There are various levels of certification that a boxing trainer may achieve. Lower level certification would qualify a trainer to work at a local gym. That grade of boxing trainer typically works with beginning amateur boxers, or people who just wish to improve their physical fitness through boxing classes. Further certification levels require a boxing trainer to gain extensive practical experience and demonstrate a strong understanding of boxing theory. Top level certified boxing trainers will be qualified to work with Olympic level amateur, and full time professional fighters.
Not every person is in the gym to be a competitive boxer, and many people are just there for a fantastic fitness workout or to get rid of a little stress. So sparring isn't something that they will become involved with.

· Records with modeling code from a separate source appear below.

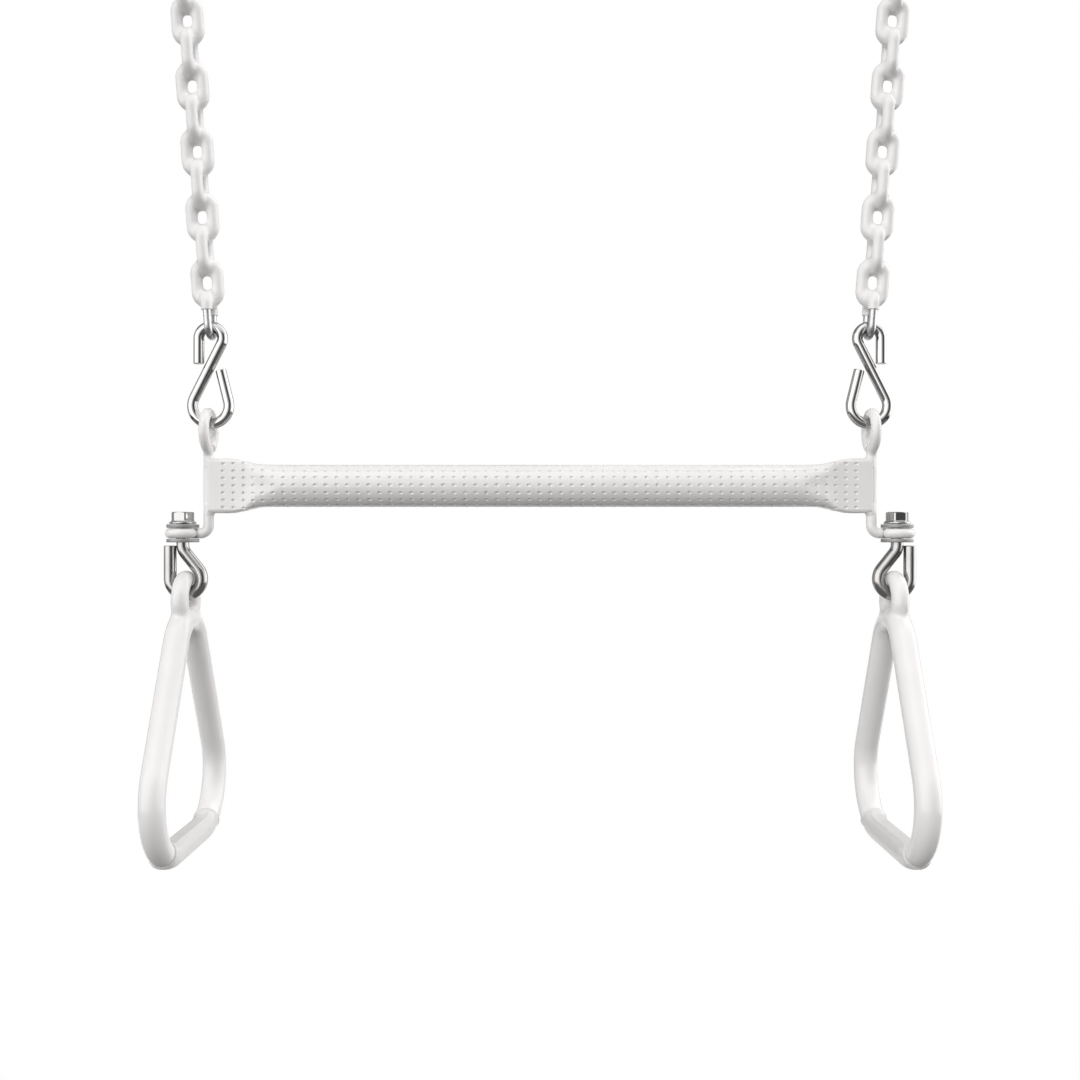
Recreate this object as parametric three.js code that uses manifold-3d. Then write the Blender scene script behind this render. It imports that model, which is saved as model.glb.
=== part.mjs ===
// Trapeze bar with two stirrup handles, hung by two coated chains.
// Sizes are in millimetres. +X runs along the bar, +Y away from the viewer and +Z up.
// The origin is midway between the two top links, level with the inside of their upper bows,
// where the hangers of a swing frame carry them.

import * as THREE from 'three';
import { mergeVertices } from 'three/addons/utils/BufferGeometryUtils.js';
import Module from 'manifold-3d';

const wasm = await Module();
wasm.setup();

// Gap left between pieces that bear on each other
const clearance = 0.3;
const degree = Math.PI / 180;

// Crossbar tube, pressed flat at both ends
const tubeLength = 424;
const tubeDiameter = 26.9;
const tubeWall = 1.6;
const tubeFlatHeight = 34.9;
const tubeFlatCorner = 2;
const tubeFlatLength = 13;
const tubeFlareLength = 24;
const tubeFadeLength = 34;

// Brackets, each one bent rod welded into an end of the tube
const bracketRod = 6.5;
const upperEyeBore = 16.7;
const upperNeckInside = 2.75;
const upperStem = 1;
const lowerStem = 7.6;
const bracketBendInside = 2.05;
const lowerNeckInside = 0.95;
const lowerEyePlay = 0.55;
const eyeMouth = 24 * degree;

// S-hooks between brackets and chains
const sHookWire = 6.8;
const sHookUpperBore = 8.4;
const sHookLowerBore = 16.5;
const sHookSpacing = 43;
const sHookMouth = 0.5;
const sHookInset = 1.3;
const sHookLean = 13.8 * degree;

// Chains
const linkCount = 11;
const linkPitch = 21;
const linkWire = 5;
const linkCoat = 0.85;
const linkSidePlay = 0.5;
const chainLean = 4.35 * degree;

// Swivels under the lower eyes of the brackets
const hookWire = 8;
const hookStem = 1.5;
const hookBendInside = 5;
const hookSlope = 38.5 * degree;
const hookLoopPlay = 0.55;
const hookLoopInset = 2;
const hookMouth = 2.1;
const washerDiameter = 20.3;
const washerThickness = 2.2;
const nutAcrossFlats = 13;
const nutHeight = 5.8;
const nutFlangeDiameter = 16.8;
const nutFlangeThickness = 1.8;
const nutRecess = 0.6;
const nutTurn = 3 * degree;

// Stirrup handles and their grips
const handleCore = 12.7;
const handleCoat = 1.55;
const handleEyeRod = 11;
const handleEyeBore = 16.2;
const handleEyeLift = 1.75;
const handleHeight = 138.6;
const handleFlat = 66;
const handleApexInside = 15.6;
const handleCornerInside = 28.1;
const gripWall = 1.7;
const gripFlatShare = 0.55;
const gripWrap = 25 * degree;

// Facets
const linkSides = 8;
const linkStep = 30 * degree;
const barSides = 8;
const bendStep = 24 * degree;
const handleSides = 10;
const gripSides = 12;
const tubeSides = 24;
const roundSides = 20;

// Sizes that follow from the ones above
const bracketRadius = bracketRod / 2;
const upperEyeRadius = upperEyeBore / 2 + bracketRadius;
const upperNeckRadius = upperNeckInside + bracketRadius;
const lowerEyeRadius = hookWire / 2 + lowerEyePlay + bracketRadius;
const lowerNeckRadius = lowerNeckInside + bracketRadius;
const bracketBendRadius = bracketBendInside + bracketRadius;
const flatHalfHeight = tubeFlatHeight / 2;
const shankX = tubeLength / 2;
const upperEyeZ = flatHalfHeight + upperStem + neckReach(upperEyeRadius, upperNeckRadius);
const lowerEyeZ = -flatHalfHeight - lowerStem - bracketBendRadius;
const swivelX = shankX + bracketBendRadius + neckReach(lowerEyeRadius, lowerNeckRadius);

const sHookRadius = sHookWire / 2;
const sHookUpperRadius = sHookUpperBore / 2 + sHookRadius;
const sHookLowerRadius = sHookLowerBore / 2 + sHookRadius;
const sHookX = shankX - sHookInset;
const sHookFootZ = upperEyeZ + upperEyeRadius - bracketRadius - sHookRadius - clearance;
const sHookCrownZ = sHookFootZ + sHookLowerRadius + sHookSpacing + sHookUpperRadius;

const linkRadius = linkWire / 2 + linkCoat;
const linkBowRadius = 2 * linkRadius + linkSidePlay;
const linkSpan = linkPitch + 2 * linkRadius + clearance;
const bareSpan = linkPitch + linkWire + clearance;
const chainUp = new THREE.Vector3(Math.sin(chainLean), 0, Math.cos(chainLean));
const chainFoot = bareSpan - linkSpan / 2 - linkWire / 2 - sHookRadius - clearance;
const hangReach = (linkCount - 1) * linkPitch + linkSpan / 2 - linkRadius;
const hangZ = sHookCrownZ + (chainFoot + hangReach) * chainUp.z;

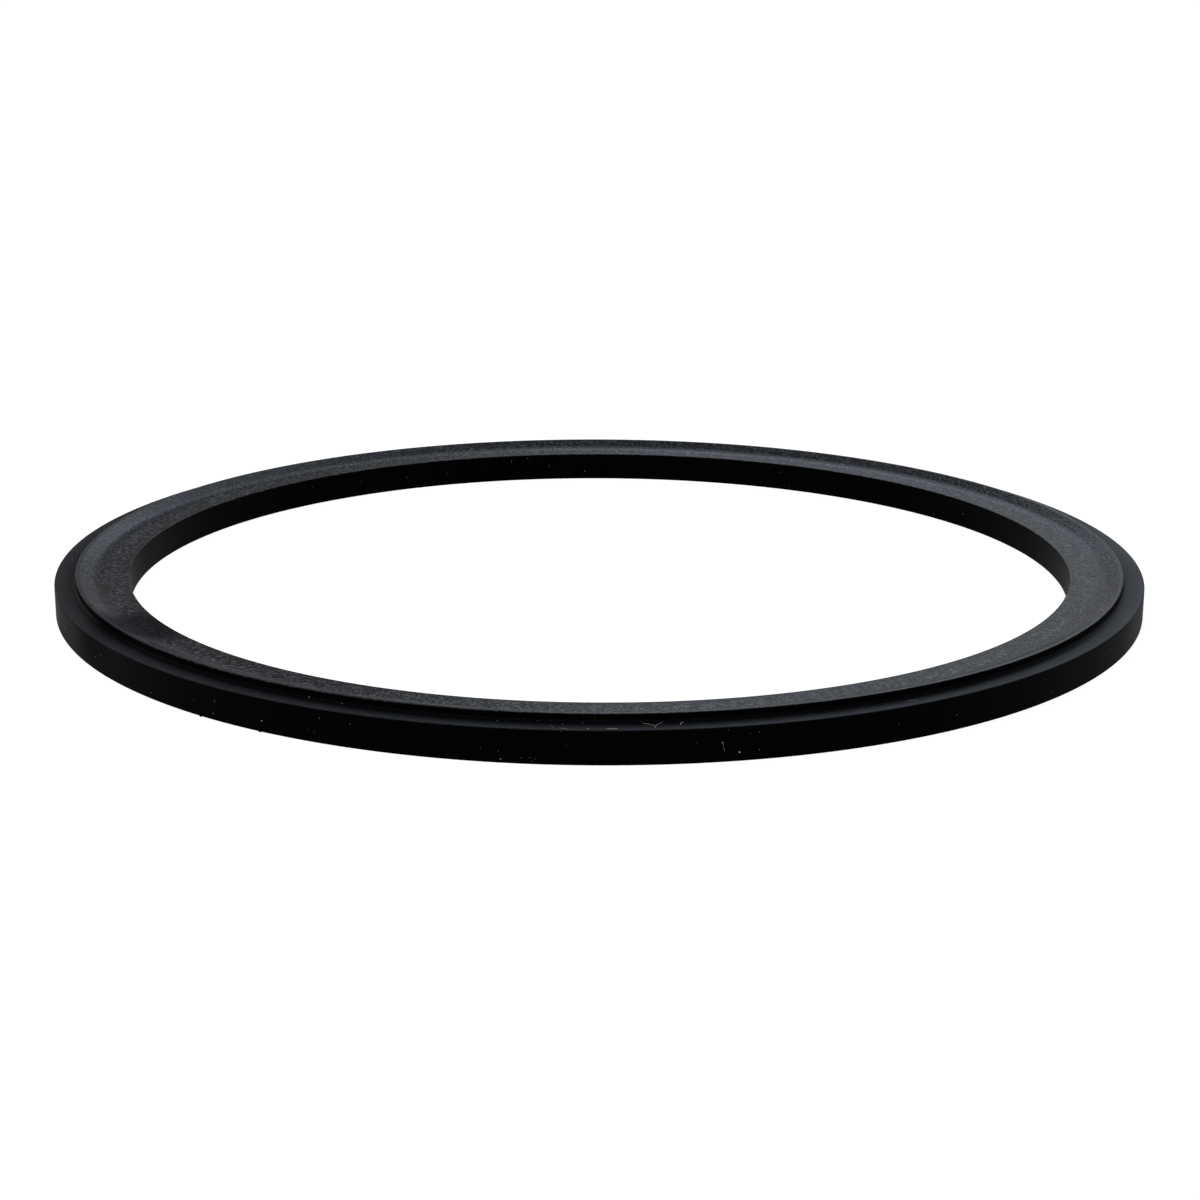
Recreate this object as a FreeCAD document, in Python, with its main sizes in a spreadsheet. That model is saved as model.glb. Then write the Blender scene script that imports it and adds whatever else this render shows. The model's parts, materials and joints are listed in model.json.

A decent boxing trainer will not try to correct every little mistake that occurs during sparring by continually interrupting the session. Unless you are being a danger to yourself or your sparring partner, he will usually let the session continue and point out where you are going wrong in between rounds, or after the sparring session ends.
Another serious issue though is sparring safety. I've witnessed far too many injuries occur during unsafe sparring in the gym.
Sparring is not a competitive fight, it is just part of the learning and coaching process for the two boxers involved. Aye you'll get hit and often hurt, so the occasional black eye, burst lip and bloodied nose are going to happen at times, but some poor boxing trainers allow or even encourage something close to 'Full Fights' to break out. Some gyms and trainers also allow fighters to wear small 14 ounce boxing gloves during sparring too, which are gloves that should only be used for 'Bag Work'.
A good boxing trainer will only allow sparring to be conducted in the gym in a friendly and non-competitive atmosphere, with large well padded 16 or 18 ounce boxing gloves. If a gym or trainer allows the fighters to use gloves that are under 16 ounces, and/or allows the sparring bouts to be 'fighting competitions', my advice to you would be to start looking around elsewhere for a better boxing gym and a decent trainer.